Gestion des déchets : A Casablanca, la société civile veut s’impliquer
La société civile veut avoir son mot à dire sur la gestion des déchets à Casablanca. Un sujet plus que jamais d’actualité. La ville s’apprête en effet à trancher sur les prochains délégataires de la collecte et de la décharge de Médiouna (cf. édition du mardi 18 septembre 2018). Un choix décisif qui est pris sans en mesurer les conséquences à long terme.
C’est le message fort lancé par l’Alliance marocaine pour le climat et le développement durable (AMCDD) lors d’une conférence, sous le thème «Quel choix pour la valorisation durable des déchets à Casablanca», qui s’est tenue mardi 18 septembre à Casablanca. Les participants ont insisté sur la nécessité de la mise en place d’une nouvelle stratégie nationale de gestion des déchets.
«Les représentants de la société civile ne sont pas associés au processus de sélection des options envisagées dans le cadre d’une démarche participative», déplore Abderrahim Ksiri, coordinateur national de l’AMCDD et président de l’AESVT (Association des enseignants des sciences de la vie et de la terre).
Ni la collecte, ni la gestion de la décharge ne sont effectuées dans les règles de l’art.
Pour Ksiri, la gestion de la collecte des déchets au Maroc est basée sur le principe de «tout en décharge», un modèle de gestion «non durable» qui engendre des problématiques sociales et environnementales considérables.
«Après 30 ans d’enfouissement à Médiouna, Casablanca est appelée à développer une approche de gestion globale et multi-filière sur des déchets en amont de la décharge ou de la valorisation énergétique», poursuit l’acteur associatif.
Qualifiant la décharge de Médiouna de «véritable bombe à retardement» pour la métropole, il a affirmé que les déchets enfouis sur ce site via la méthode classique génèrent des nuisances et des effets néfastes sur l’environnement et la santé.
Or les ordures doivent être considérées comme une ressource et non des déchets.
Ni la méthode classique d’enfouissement, ni l’incinération ne sont des solutions viables pour la décharge, selon les acteurs associatifs. Faut-il continuer sur l’enfouissement pour des années à venir alors que d’autres options écologiques et économiquement viables sont disponibles? A titre d’exemple, l’incinération, la méthanisation, la pyrolyse ou encore le traitement bio-mécanique des déchets…
L’incinération n’est pas la solution idoine non plus. «Nous sommes contre cette option pour plusieurs raisons», argue Ksiri.
Le paramètre le plus important est que l’incinérateur n’est pas adapté à une ville comme Casablanca, qui produit plus de 60% de déchets organiques, avec une forte humidité.
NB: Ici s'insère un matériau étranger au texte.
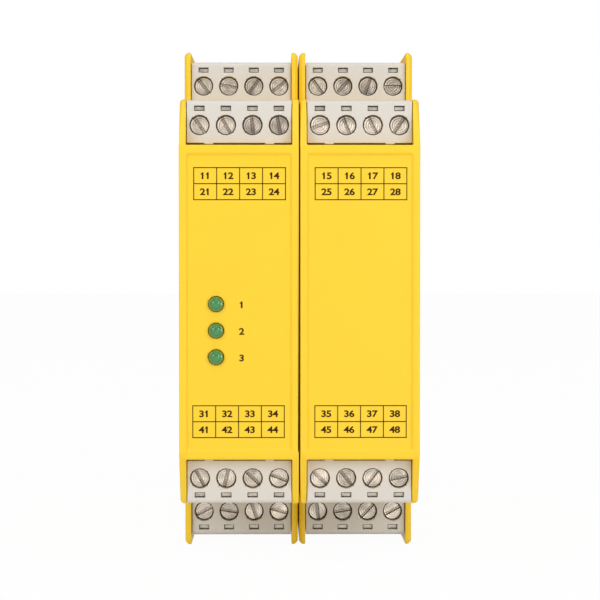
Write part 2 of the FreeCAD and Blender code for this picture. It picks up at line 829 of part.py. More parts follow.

Les déchets organiques, très riches en eau, font baisser la température du four. Donc pour maintenir la température, l’incinérateur nécessite des déchets à forte valeur calorifique, comme le plastique.
Par ailleurs, l’installation d’incinérateurs est longue (4 ans en moyenne) et le budget pour équiper Casablanca serait lourd. La construction d’un incinérateur de déchets coûte 7 à 8 fois plus cher qu’une centrale électrique. Il faut compter au minimum 7 millions de dollars par MW produit, soit 700 millions de dollars pour un gros incinérateur pouvant produire 100 MW. Le coût de traitement à la tonne devrait aussi avoisiner les 700 à 800 DH.
Outre le facteur coût, l’incinération est polluante et source d’émanations de dioxine (gaz cancérigène), même dans ses versions les plus modernes. Son process est extrêmement centralisé, profitant à un petit groupe de personnes et n’emploie pas beaucoup de main-d’œuvre.
En somme, l’incinération est une option coûteuse pour les communes qui doivent garantir une quantité suffisante de déchets sur des décennies, selon les experts. Ce qui a pour effet de bloquer les efforts de tri sélectif en amont.
MINE D’OR
La décharge de Médiouna est «une véritable mine d’or», exploitée par plus de 850 récupérateurs, qui en extraient quotidiennement environ 1.000 tonnes de matériaux, réinjectés dans le circuit informel et formel du recyclage. Ce lobby, qui tire profit des ressources de la plus grande décharge du pays, n’a certainement pas intérêt à ce que la filière s’organise et intègre le circuit formel.